Bakti Sosial Kampung Toleransi Jamika, Bandung. (Istimewa)
Setelah terbentuk pengurus, kegiatan seperti tasyakuran mulai digelar. Kegiatan ini, kata dia, selalu diselenggarakan menjelang 17 Agustus di setiap tahun. Aparat kewilayahan juga dijadikan sebagai pembina dan turut terlibat.
Tjahaja bilang, dalam kegiatan itu panitia selalu melibatkan semua penganut kepercayaan, seperti Agama Islam, Katolik, Konghucu dan ada juga acara kebangsaan seperti menyanyikan lagu Indonesia Raya dan bakti sosial bersama.

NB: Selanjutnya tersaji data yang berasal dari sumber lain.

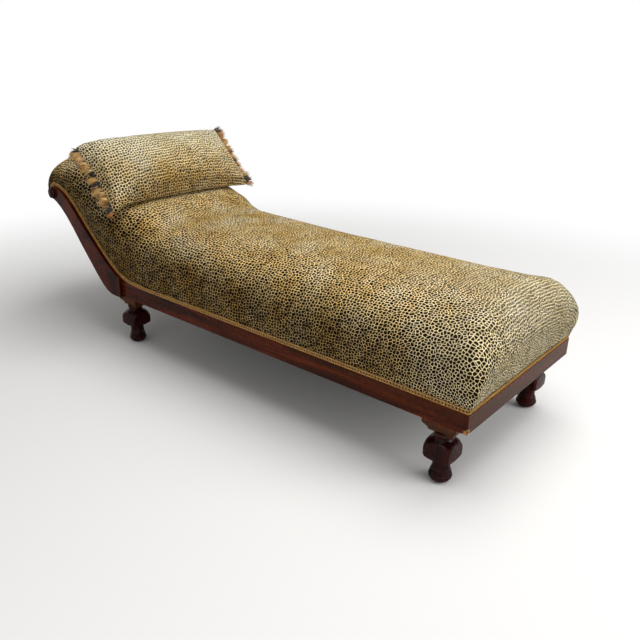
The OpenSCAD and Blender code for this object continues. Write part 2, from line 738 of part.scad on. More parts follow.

"Kami ber-SK tapi tanpa anggaran, jadi kita memang baksos dari pihak ketiga dan yang berelasi ke RW. Jadi baksos ini penyandang di luar RW 04, walaupun ada dari dalam tapi donatur besar dari luar," ungkapnya.
Dengan semua kegiatan yang digelar oleh pengurus, toleransi masyarakat terbangun dan terbentuk. Menurutnya, ego rasa paling benar dalam beragama tentu ada di setiap masing-masing orang. Namun, ketika digabungkan dalam satu kegiatan sosial maka akan luntur dan bercampur menjadi satu.
"Secara umum kami sudah toleran dan ini lebih intens. Saya bangun toleransi, ketua sebelumnya adalah Pak Ustad, berikutnya saya (pendeta), dan ini kita berkomunikasi dari agama lain. Jadi soal keagmaaan kami langsung cepat respons," katanya.
Kecurigaan antar masyarakat yang berbeda agama kemudian hadir dalam tempat ibadah tertentu juga menurun. Bagi warga RW 04, ketiaka pendeta datang ke halaman Masjid tidak akan dicurigai karena sudah mengenal satu sama lain.
"Saya senang sekarang banyak kampung toleransi, paling tidak Kota Bandung jadi lebih baik, hidup dalam toleransi dan saling menghargai antar umat beragama," kata dia.